What is required – Reply with nothing except the number of lines that contain the word "object".

Source records –
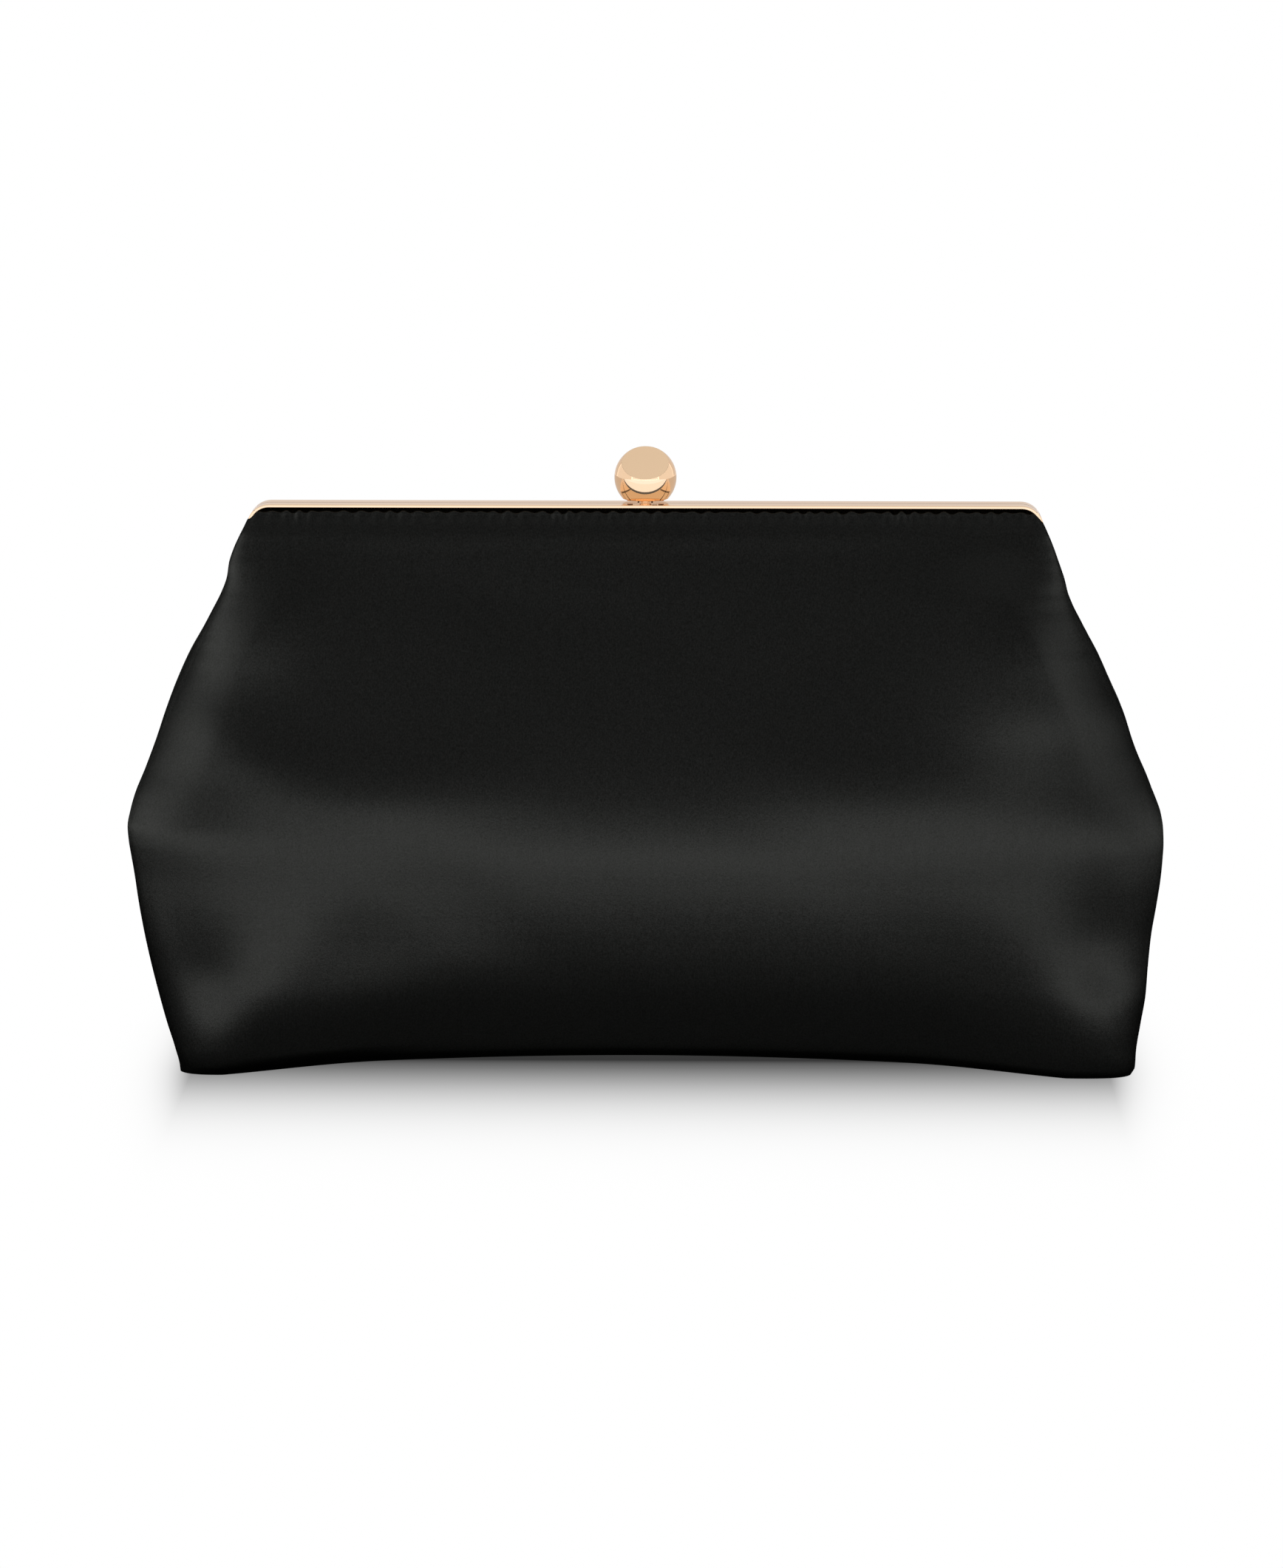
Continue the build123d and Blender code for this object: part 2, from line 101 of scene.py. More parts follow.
# height, how square the section is (1), how tightly it rounds into the seam (2)
SECTION = np.array([
    (0.0, 34.0, 1.5), (8.0, 20.0, 1.45), (30.0, 10.0, 1.4), (55.0, 7.5, 1.35), (80.0, 8.0, 1.4),
    (96.0, 10.5, 1.5), (108.0, 15.0, 1.7), (120.0, 22.0, 1.9), (130.0, 34.0, 2.0),
    (PANEL_TOP, 60.0, 2.0),
])
# height, how far from the parting plane the panels' edges lie: at the base corners, down the
# gussets, at the rivets, then in front of the frame legs
SEAM = np.array([
    (0.0, 19.2), (4.0, 19.6), (12.0, 19.4), (30.0, 18.6), (46.0, 17.4), (62.0, 15.0), (78.0, 10.0),
    (90.0, 5.2), (97.0, 2.8), (102.0, 1.6), (105.0, 1.6), (109.0, 3.2), (113.0, 4.9), (118.0, 5.5),
    (130.0, 5.5), (134.5, 5.3), (136.5, 4.9), (138.5, 4.4), (PANEL_TOP, 2.6),
])
# height, how far a panel's edge curls back towards the frame leg
CURL = np.array([
    (0.0, 0.0), (106.0, 0.0), (114.0, 0.6), (134.0, 0.6), (137.0, 0.1), (PANEL_TOP, 0.0),
])
# a panel's rows: from height, to height, how many
PANEL_RUNS = (
    (0.0, 6.0, 14), (6.0, 100.0, 96), (100.0, 132.0, 44), (132.0, 137.5, 16),
    (137.5, PANEL_TOP, 31),
)


def smooth_table(table, z):
    """Monotone cubic through a table's rows (first column is height), for each later column."""
    h, out = np.diff(table[:, 0]), []
    index = np.clip(np.searchsorted(table[:, 0], z, side="right") - 1, 0, len(table) - 2)
    t = (z - table[index, 0]) / h[index]
    for column in table.T[1:]:
        slope = np.diff(column) / h
        inner = np.where(slope[:-1] * slope[1:] > 0,
                         2 * slope[:-1] * slope[1:] / (slope[:-1] + slope[1:] + 1e-12), 0.0)
        m = np.concatenate([[slope[0]], inner, [slope[-1]]])
        a, b = column[index], column[index + 1]
        out.append((2 * t**3 - 3 * t**2 + 1) * a + (t**3 - 2 * t**2 + t) * h[index] * m[index]
                   + (3 * t**2 - 2 * t**3) * b + (t**3 - t**2) * h[index] * m[index + 1])
    return out


def bump(x, z, x0, z0, along, across, angle):
    """A soft ridge centred at (x0, z0), long along its angle (degrees from +X), height 1."""
    ca, sa = math.cos(math.radians(angle)), math.sin(math.radians(angle))
    u, v = (x - x0) * ca + (z - z0) * sa, -(x - x0) * sa + (z - z0) * ca
    return np.exp(-((u / along) ** 2) - (v / across) ** 2)


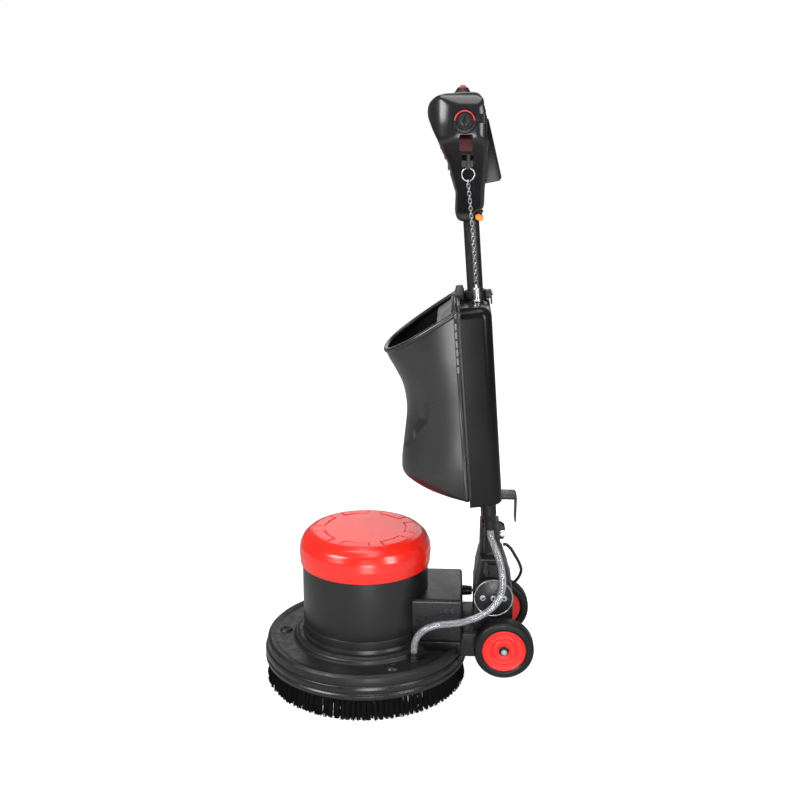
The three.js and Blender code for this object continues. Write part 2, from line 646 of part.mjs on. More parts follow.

Exercise answer – 2